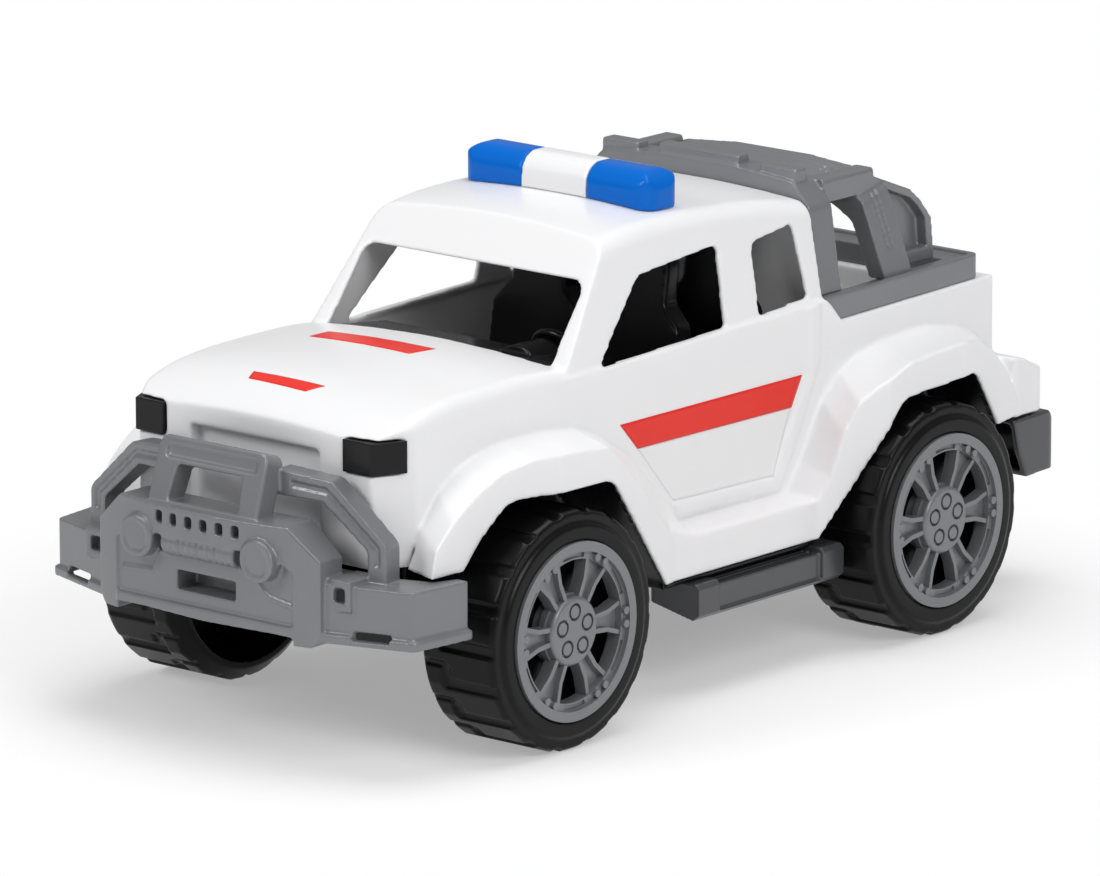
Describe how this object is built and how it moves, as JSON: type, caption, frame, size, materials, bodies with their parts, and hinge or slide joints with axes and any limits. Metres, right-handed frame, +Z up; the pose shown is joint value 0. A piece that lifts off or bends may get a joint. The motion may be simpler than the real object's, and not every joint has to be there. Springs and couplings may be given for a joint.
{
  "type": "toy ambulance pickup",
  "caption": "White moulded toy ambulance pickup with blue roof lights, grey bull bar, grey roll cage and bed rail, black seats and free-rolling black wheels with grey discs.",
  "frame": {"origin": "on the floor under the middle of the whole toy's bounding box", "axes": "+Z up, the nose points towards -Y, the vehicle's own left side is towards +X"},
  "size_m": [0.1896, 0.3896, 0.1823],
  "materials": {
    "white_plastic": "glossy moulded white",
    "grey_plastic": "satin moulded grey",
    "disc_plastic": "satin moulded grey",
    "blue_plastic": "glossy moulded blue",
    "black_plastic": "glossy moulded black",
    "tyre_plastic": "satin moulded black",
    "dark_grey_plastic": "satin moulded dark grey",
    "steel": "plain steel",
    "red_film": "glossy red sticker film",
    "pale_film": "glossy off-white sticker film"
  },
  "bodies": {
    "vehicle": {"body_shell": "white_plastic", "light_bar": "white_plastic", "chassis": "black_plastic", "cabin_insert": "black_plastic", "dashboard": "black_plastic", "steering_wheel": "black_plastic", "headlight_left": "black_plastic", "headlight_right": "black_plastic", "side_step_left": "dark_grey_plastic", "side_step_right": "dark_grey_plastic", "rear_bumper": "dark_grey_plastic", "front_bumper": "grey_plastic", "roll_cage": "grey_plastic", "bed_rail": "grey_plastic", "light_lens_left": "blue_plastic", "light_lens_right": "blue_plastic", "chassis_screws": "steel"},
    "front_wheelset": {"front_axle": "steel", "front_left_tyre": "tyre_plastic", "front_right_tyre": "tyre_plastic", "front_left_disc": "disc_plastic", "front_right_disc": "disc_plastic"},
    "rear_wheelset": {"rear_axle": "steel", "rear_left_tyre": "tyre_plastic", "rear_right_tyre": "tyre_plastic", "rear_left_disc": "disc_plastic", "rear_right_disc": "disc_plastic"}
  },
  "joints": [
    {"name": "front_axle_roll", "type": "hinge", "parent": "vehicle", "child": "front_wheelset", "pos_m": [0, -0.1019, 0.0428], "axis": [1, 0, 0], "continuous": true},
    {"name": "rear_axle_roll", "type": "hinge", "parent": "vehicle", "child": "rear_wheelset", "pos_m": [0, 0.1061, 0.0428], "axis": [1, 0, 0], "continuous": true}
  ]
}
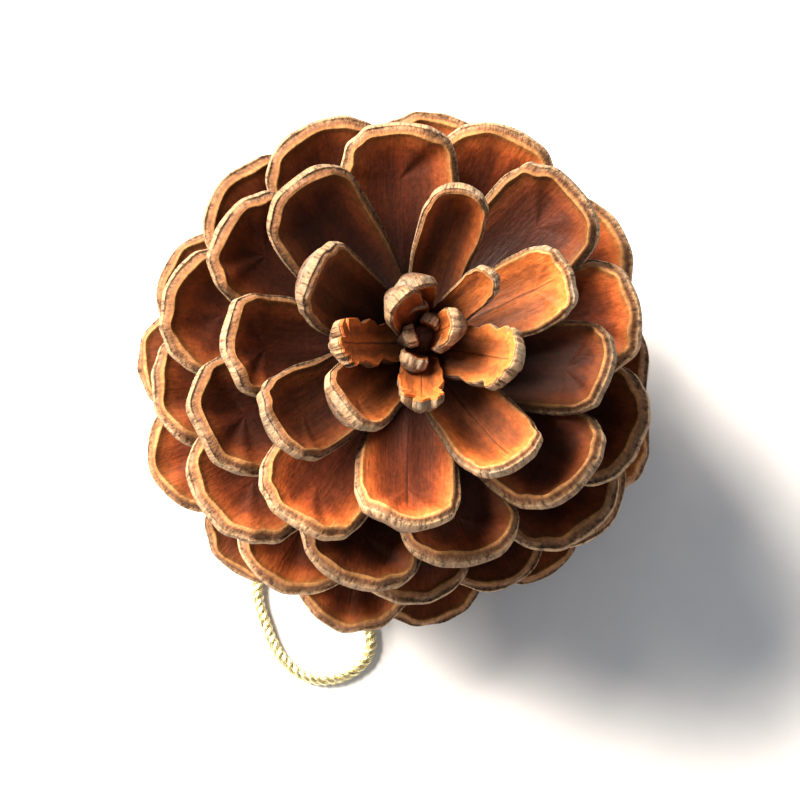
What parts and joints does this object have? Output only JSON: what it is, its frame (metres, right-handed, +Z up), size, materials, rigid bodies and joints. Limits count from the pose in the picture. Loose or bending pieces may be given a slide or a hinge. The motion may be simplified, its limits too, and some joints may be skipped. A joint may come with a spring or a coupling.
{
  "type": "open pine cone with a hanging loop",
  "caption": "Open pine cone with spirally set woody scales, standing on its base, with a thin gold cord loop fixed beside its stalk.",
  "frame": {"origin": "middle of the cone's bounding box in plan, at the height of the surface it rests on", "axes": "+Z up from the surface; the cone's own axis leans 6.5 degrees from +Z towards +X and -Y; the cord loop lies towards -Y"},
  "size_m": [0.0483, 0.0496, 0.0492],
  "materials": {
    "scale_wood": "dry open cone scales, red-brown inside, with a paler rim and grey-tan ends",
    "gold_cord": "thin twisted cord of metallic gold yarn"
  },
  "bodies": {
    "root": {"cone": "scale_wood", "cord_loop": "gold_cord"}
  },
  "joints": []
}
────────
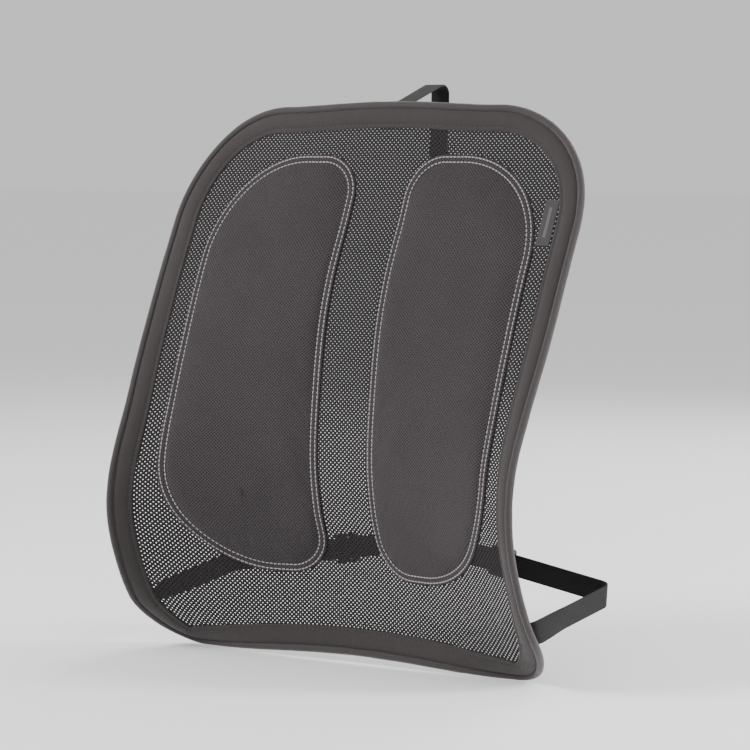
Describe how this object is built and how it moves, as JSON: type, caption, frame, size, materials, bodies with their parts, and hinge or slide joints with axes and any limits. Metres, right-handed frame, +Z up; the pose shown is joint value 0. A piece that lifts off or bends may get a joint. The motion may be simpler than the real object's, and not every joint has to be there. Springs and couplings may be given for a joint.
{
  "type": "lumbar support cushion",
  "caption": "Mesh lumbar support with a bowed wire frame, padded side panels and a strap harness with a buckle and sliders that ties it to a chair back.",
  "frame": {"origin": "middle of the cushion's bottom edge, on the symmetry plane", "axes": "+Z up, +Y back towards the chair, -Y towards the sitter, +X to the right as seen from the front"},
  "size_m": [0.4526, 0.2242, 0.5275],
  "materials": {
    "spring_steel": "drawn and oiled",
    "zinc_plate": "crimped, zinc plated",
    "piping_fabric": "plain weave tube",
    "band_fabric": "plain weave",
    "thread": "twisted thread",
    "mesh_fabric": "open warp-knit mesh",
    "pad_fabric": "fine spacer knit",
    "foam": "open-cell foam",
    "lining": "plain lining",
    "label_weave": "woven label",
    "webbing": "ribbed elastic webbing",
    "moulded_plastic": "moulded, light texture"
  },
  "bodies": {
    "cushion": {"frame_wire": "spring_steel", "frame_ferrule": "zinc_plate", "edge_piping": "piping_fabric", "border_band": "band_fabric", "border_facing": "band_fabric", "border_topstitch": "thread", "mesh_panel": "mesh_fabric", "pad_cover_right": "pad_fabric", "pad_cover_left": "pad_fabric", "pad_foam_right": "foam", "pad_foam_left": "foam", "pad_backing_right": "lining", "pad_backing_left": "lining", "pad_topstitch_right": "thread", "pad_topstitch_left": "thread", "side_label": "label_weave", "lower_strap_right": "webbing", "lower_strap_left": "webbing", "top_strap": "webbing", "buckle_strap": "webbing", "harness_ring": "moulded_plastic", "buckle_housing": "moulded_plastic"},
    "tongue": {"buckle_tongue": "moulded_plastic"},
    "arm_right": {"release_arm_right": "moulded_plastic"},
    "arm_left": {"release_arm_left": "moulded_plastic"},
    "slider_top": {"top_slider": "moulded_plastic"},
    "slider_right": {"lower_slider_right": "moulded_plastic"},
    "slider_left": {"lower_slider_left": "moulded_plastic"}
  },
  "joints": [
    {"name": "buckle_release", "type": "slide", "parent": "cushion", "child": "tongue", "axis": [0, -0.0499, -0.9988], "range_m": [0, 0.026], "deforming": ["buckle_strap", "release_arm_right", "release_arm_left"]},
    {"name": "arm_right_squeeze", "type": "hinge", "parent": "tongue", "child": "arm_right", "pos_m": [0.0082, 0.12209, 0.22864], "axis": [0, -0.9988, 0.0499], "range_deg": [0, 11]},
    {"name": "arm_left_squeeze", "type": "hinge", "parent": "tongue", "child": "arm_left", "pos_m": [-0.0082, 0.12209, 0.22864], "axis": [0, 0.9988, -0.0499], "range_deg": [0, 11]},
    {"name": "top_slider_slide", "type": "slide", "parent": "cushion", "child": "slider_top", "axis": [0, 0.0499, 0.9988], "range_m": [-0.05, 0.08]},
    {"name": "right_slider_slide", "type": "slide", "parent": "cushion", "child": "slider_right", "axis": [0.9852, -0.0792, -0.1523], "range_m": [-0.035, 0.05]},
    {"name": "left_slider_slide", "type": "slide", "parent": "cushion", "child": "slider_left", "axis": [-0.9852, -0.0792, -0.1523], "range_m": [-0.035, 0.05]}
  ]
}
────────
* **WHAT YOU NEED TO DO**
Determine how many lines of the records above contain the word "caption", and report only that number.

* **WRITTEN SOLUTION**
5